┌──

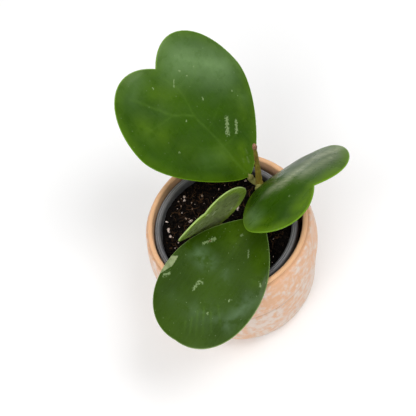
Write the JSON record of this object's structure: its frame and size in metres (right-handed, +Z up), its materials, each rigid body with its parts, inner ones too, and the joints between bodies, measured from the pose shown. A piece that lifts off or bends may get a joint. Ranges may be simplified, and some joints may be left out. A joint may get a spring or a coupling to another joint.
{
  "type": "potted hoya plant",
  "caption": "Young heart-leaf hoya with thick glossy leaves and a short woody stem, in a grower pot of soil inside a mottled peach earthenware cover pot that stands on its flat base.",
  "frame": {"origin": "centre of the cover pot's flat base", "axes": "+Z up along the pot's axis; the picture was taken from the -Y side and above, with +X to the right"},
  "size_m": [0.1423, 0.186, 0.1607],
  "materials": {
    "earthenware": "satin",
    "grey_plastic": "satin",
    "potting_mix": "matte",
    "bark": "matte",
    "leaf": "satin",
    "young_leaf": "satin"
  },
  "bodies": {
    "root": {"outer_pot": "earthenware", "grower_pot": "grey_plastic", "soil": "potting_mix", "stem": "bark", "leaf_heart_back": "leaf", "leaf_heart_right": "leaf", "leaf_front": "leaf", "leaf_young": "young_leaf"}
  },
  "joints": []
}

└──

Quote the data above in full, changing nothing.

** Solution to this problem **
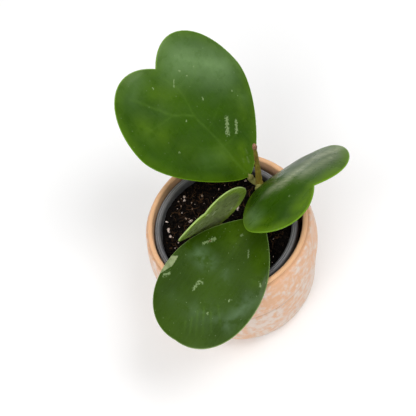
Write the JSON record of this object's structure: its frame and size in metres (right-handed, +Z up), its materials, each rigid body with its parts, inner ones too, and the joints between bodies, measured from the pose shown. A piece that lifts off or bends may get a joint. Ranges may be simplified, and some joints may be left out. A joint may get a spring or a coupling to another joint.
{
  "type": "potted hoya plant",
  "caption": "Young heart-leaf hoya with thick glossy leaves and a short woody stem, in a grower pot of soil inside a mottled peach earthenware cover pot that stands on its flat base.",
  "frame": {"origin": "centre of the cover pot's flat base", "axes": "+Z up along the pot's axis; the picture was taken from the -Y side and above, with +X to the right"},
  "size_m": [0.1423, 0.186, 0.1607],
  "materials": {
    "earthenware": "satin",
    "grey_plastic": "satin",
    "potting_mix": "matte",
    "bark": "matte",
    "leaf": "satin",
    "young_leaf": "satin"
  },
  "bodies": {
    "root": {"outer_pot": "earthenware", "grower_pot": "grey_plastic", "soil": "potting_mix", "stem": "bark", "leaf_heart_back": "leaf", "leaf_heart_right": "leaf", "leaf_front": "leaf", "leaf_young": "young_leaf"}
  },
  "joints": []
}